Thursday, April 14, 2011

Is Gold in a bubble?

 Gary North has an answer for ya!



If you did what Bill Bonner and I have been recommending for a decade, you own gold. Bonner began promoting the purchase of gold in the year 2000. I strongly promoted this for my subscribers after September 11, 2001, when the Federal Reserve began pumping up the monetary base in earnest. Neither of us has ever stopped recommending holding money in gold.
I have stressed holding coins, especially tenth-ounce American gold eagles.
I am writing this for those who did what I recommended, have quadrupled their money (on paper and in digits), but who may be getting cold feet.
There are good reasons for buying gold. But you should have an exit strategy in mind.
We are told by the mainstream financial media, which never told investors to buy gold over the last decade, that gold is in the final phase of a bubble market. But how can any market be a bubble market when the mainstream financial media are not running report after report on the bubble, telling readers and viewers about how much money people are making.
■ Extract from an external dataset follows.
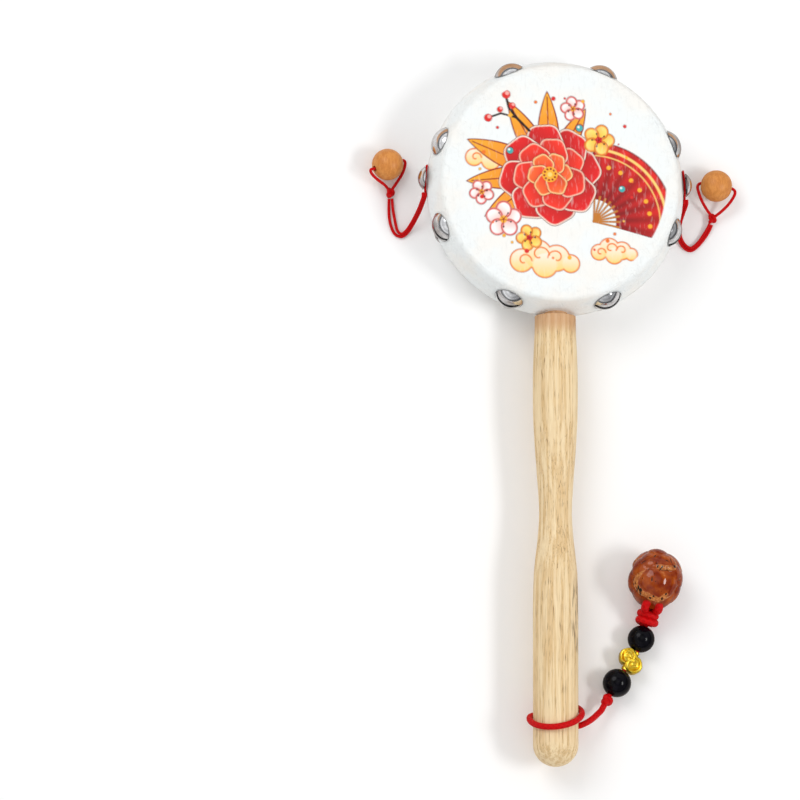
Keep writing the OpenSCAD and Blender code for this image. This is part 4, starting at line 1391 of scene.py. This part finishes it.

What mainstream financial outlet warned investors loud and clear, issue after issue, in 1999 that the dot.com market was a bubble? I told my subscribers in February and March of 2000 that it was, and that they should get out. But I published a newsletter. I was not mainstream.
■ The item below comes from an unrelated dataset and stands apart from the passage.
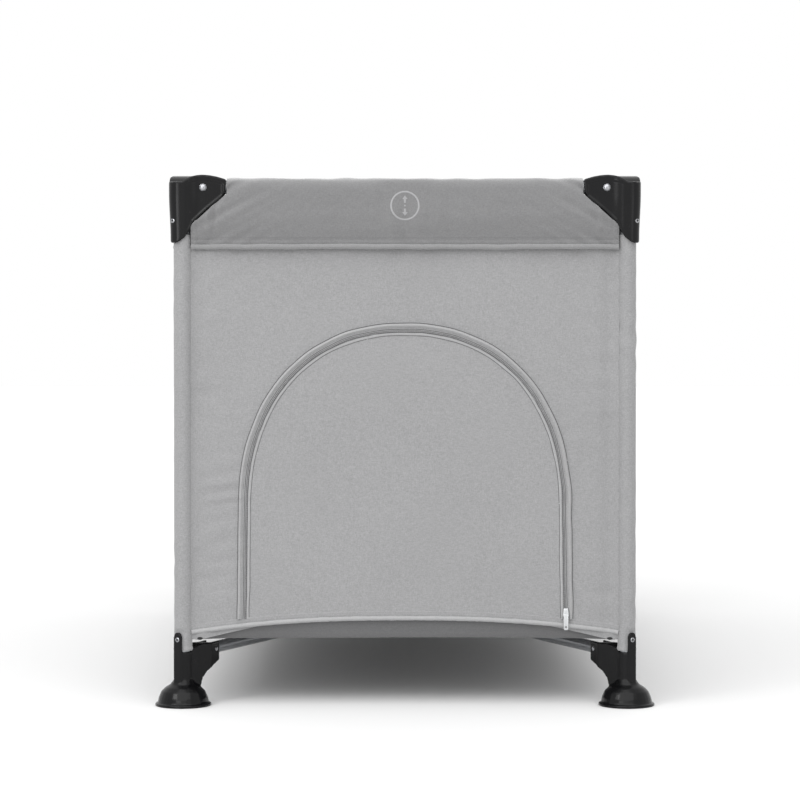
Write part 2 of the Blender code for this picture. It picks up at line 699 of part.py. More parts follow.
def door_outline(grow):
    """Outline of the arched door, made larger all round by grow."""
    arch = []
    for step in range(DOOR_ARCH_STEPS + 1):
        turn = math.pi * step / DOOR_ARCH_STEPS
        power = 2 / DOOR_ARCH_POWER
        across = math.copysign(abs(math.cos(turn)) ** power, math.cos(turn))
        up = math.sin(turn) ** power
        arch.append((across * (DOOR_HALF_WIDTH + grow), DOOR_ARCH_CENTRE + up * (DOOR_ARCH_RISE + grow)))
    foot_half = DOOR_HALF_WIDTH + DOOR_FLARE + grow
    steps = 8
    lower = [foot_half * (2 * step / steps - 1) for step in range(steps + 1)]
    return [*((at, edge_height("front", at) + EDGE_BAND - grow) for at in lower), *arch]


def wall_faces():
    """Inner and outer distance of a fabric wall from its side's leg axes."""
    return WALL_OUTSET - WALL_THICKNESS / 2, WALL_OUTSET + WALL_THICKNESS / 2


def build_wall(side, root):
    """Fabric wall of one side; the front one has the arched doorway."""
    inner, outer = wall_faces()
    body = prism("wall", wall_outline(side), "y", inner, outer)
    if side == "front":
        cut(body, prism("doorway", door_outline(DOOR_GAP), "y", inner - 0.01, outer + 0.01))
    reshape(body, side_frame(side))
    finish = "grey_fabric" if side in ("front", "rear") else "mesh_fabric"
    return settle(body, "wall_" + side, side_frame(side).translation, finish, root, smooth=False)


def build_door(root):
    """Fabric door that unzips and folds down on its lower edge."""
    inner, outer = wall_faces()
    body = prism("door", door_outline(0.0), "y", inner, outer)
    frame = side_frame("front")
    reshape(body, frame)
    hinge = frame @ Vector((0, outer, edge_height("front", 0.0) + EDGE_BAND))
    return settle(body, "door", hinge, "grey_fabric", root, smooth=False)


def slider_centre():
    """Middle of the zip slider's back face, in the front side's frame."""
    _, outer = wall_faces()
    return Vector((DOOR_HALF_WIDTH + DOOR_GAP / 2, outer + SEAT_GAP, SLIDER_Z + SLIDER_SIZE[2] / 2))


def build_zip_slider(root):
    """Zip slider on the right side of the door."""
    width, depth, length = SLIDER_SIZE
    centre = slider_centre()
    outline = [(-width / 2, -length * 0.3), (-width * 0.3, -length / 2), (width * 0.3, -length / 2),
               (width / 2, -length * 0.3), (width * 0.35, length / 2), (-width * 0.35, length / 2)]
    body = prism("slider", outline, "y", 0, depth)
    place = side_frame("front") @ Matrix.Translation(centre)
    reshape(body, place)
    return settle(body, "zip_slider", place.translation, "zip_plastic", root)


def build_zip_pull(root):
    """Flat pull tab that hangs on the slider."""
    width, depth, length = PULL_SIZE
    half = width / 2
    outline = [(-half, 0), (-half, -length + half * 0.6), (-half * 0.6, -length), (half * 0.6, -length),
               (half, -length + half * 0.6), (half, 0)]
    body = prism("pull", outline, "y", 0, depth)
    hole_z = -length + half * 1.3
    cut(body, rod("hole", (0, -0.01, hole_z), (0, 0.01, hole_z), PULL_HOLE_RADIUS, PIN_SIDES))
    offset = slider_centre() + Vector((0, SLIDER_SIZE[1] + SEAT_GAP, -SLIDER_SIZE[2] * 0.1))
    place = side_frame("front") @ Matrix.Translation(offset)
    reshape(body, place)
    return settle(body, "zip_pull", place.translation, "zip_plastic", root)


def build_rail_cover(side, root):
    """Padded fabric sleeve over a rail and its latch, between two corner caps, open below."""
    half, _ = side_span(side)
    reach = half - WING_LENGTH - COVER_WING_GAP
    top = HEIGHT - COVER_TOP_DROP
    low = top - COVER_DEPTH
    outer = COVER_HALF_DEPTH
    inner = outer - COVER_THICKNESS
    shoulder = 0.006
    outline = [
        (-outer, low), (-inner, low), (-inner, top - shoulder), (-inner + 0.004, top - COVER_THICKNESS),
        (inner - 0.004, top - COVER_THICKNESS), (inner, top - shoulder), (inner, low), (outer, low),
        (outer, top - shoulder), (outer - shoulder, top), (-outer + shoulder, top),
        (-outer, top - shoulder),
    ]
    body = prism("cover", outline, "x", -reach, reach)
    reshape(body, side_frame(side))
    pivot = side_frame(side).translation + Vector((0, 0, RAIL_Z))
    return settle(body, "rail_cover_" + side, pivot, "cover_fabric", root)


def build_floor(root):
    """Fabric floor above the bars, with a slot for the strap."""
    half_x = HALF_X - LEG_RADIUS - FLOOR_LEG_GAP
    half_y = HALF_Y - LEG_RADIUS - FLOOR_LEG_GAP
    body = box("floor", (-half_x, -half_y, FLOOR_Z), (half_x, half_y, FLOOR_Z + FLOOR_THICKNESS))
    slot_x = STRAP_HALF_LENGTH + FLOOR_SLOT_GAP
    slot_y = STRAP_WIDTH / 2 + FLOOR_SLOT_GAP
    cut(body, box("slot", (-slot_x, -slot_y, FLOOR_Z - 0.01), (slot_x, slot_y, FLOOR_Z + 0.01)))
    return settle(body, "floor_fabric", (0, 0, FLOOR_Z), "floor_fabric", root, smooth=False)


def build_mattress_panel(index, root):
    """One of the hinged panels of the mattress, counted from the front."""
    half_x = HALF_X - MATTRESS_SIDE_GAP
    length = 2 * (HALF_Y - MATTRESS_END_GAP)
    panel = length / MATTRESS_PANELS
    low_y = -length / 2 + panel * index + MATTRESS_SEAM / 2
    high_y = low_y + panel - MATTRESS_SEAM
    edge = MATTRESS_EDGE
    top = MATTRESS_Z + MATTRESS_THICKNESS
    outline = [(low_y + edge, MATTRESS_Z), (high_y - edge, MATTRESS_Z), (high_y, MATTRESS_Z + edge),
               (high_y, top - edge / 2), (high_y - edge / 2, top), (low_y + edge / 2, top),
               (low_y, top - edge / 2), (low_y, MATTRESS_Z + edge)]
    body = prism("mattress", outline, "x", -half_x, half_x)
    pivot = (0, low_y, top)
    return settle(body, "mattress_panel_{}".format(index + 1), pivot, "mattress_fabric", root)


def main():
    """Build every piece of the playpen."""
    for item in list(bpy.data.objects):
        bpy.data.objects.remove(item)
    root = bpy.data.objects.new("playpen", None)
    bpy.context.scene.collection.objects.link(root)
    for corner in CORNERS:
        build_leg(corner, root)
        build_corner(corner, root)
        build_foot(corner, root)
        build_floor_bar(corner, root)
    for side in SIDES:
        for end_index in (0, 1):
            build_rail_half(side, end_index, root)
            build_rivet(side, end_index, root)
        build_latch(side, root)
        build_button(side, root)
        build_rail_cover(side, root)
        build_wall(side, root)
    build_hub(root)
    build_strap(root)
    build_door(root)
    build_zip_slider(root)
    build_zip_pull(root)
    build_floor(root)
    for index in range(MATTRESS_PANELS):
        build_mattress_panel(index, root)


main()
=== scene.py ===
"""Looks of the folding playpen: fabric walls with an arched zip door, padded rail covers, moulded
corner caps and feet, steel floor bars, quilted mattress and a soft studio.

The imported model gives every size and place. Each class below makes one sub-assembly; a surface is a
numpy grid of two parameters, or a profile carried along a path.
"""

import logging
import math
from dataclasses import dataclass, field
from enum import Enum
from typing import Callable, Sequence

import bmesh
import bpy
import numpy as np
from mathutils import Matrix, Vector


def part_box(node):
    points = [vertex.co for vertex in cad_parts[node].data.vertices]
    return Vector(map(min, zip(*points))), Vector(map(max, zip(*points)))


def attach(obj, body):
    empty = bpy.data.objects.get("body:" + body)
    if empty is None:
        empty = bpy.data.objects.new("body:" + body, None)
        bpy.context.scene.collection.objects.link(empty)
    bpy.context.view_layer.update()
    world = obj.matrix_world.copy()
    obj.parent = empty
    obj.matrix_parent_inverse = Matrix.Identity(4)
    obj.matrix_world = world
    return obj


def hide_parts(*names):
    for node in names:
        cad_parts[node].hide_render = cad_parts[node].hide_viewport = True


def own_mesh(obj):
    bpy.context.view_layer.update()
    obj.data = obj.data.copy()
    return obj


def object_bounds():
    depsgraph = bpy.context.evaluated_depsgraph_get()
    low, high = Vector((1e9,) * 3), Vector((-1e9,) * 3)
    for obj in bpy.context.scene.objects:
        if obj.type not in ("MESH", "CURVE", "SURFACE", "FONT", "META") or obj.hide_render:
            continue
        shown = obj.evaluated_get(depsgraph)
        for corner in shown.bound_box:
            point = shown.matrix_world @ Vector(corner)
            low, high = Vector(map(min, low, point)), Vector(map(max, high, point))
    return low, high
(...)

What major outlet warned people in 2006-2007 that the real estate market was a bubble, that wise investors were getting out? I did in November 2005.
Bubbles always continue for months or even years after old timers say they will pop. Old timers have trouble estimating the fear of the buyers at being left out and the fear of lenders at being left out. The two sides — debtors and lenders — keep the dance of doom going much longer than old timers can imagine possible. But eventually the dance ends.
I spoke at Lew Rockwell’s conference. One of the speakers is a banker. He lives in Las Vegas. He was taught by Austrian School economist Murray Rothbard. He earned a masters degree in economics. Then he went into banking.
As an Austrian School economist, he understands the business cycle. He understands that the Federal Reserve system has pumped money into the economy, creating a housing bubble since 1996. He knows this boom will bust.
He has no illusions about this housing market. Compared to him, I have been Pollyanna. He spoke of the mental outlook of the builders in Las Vegas. They all know it can’t go on, but they are determined to party until it does. “Then they will declare bankruptcy and start over,” he said. This is their exit strategy.
He was correct. It happened. He lost his job as a Las Vegas banker. He is now the president at the Mises Institute.
I went on to write the following:
I think a squeeze is coming that will affect the entire banking system. The madness of bankers has become unprecedented. They have forgotten about loan diversification. They have been caught up in Greenspan’s counter-cyclical policy of lowering the federal funds rate. Now this policy is being reversed. Rates are climbing. This will contract the loan market. Banks will wind up sitting on top of bad loans of all kinds because the American economy is now housing-sale driven.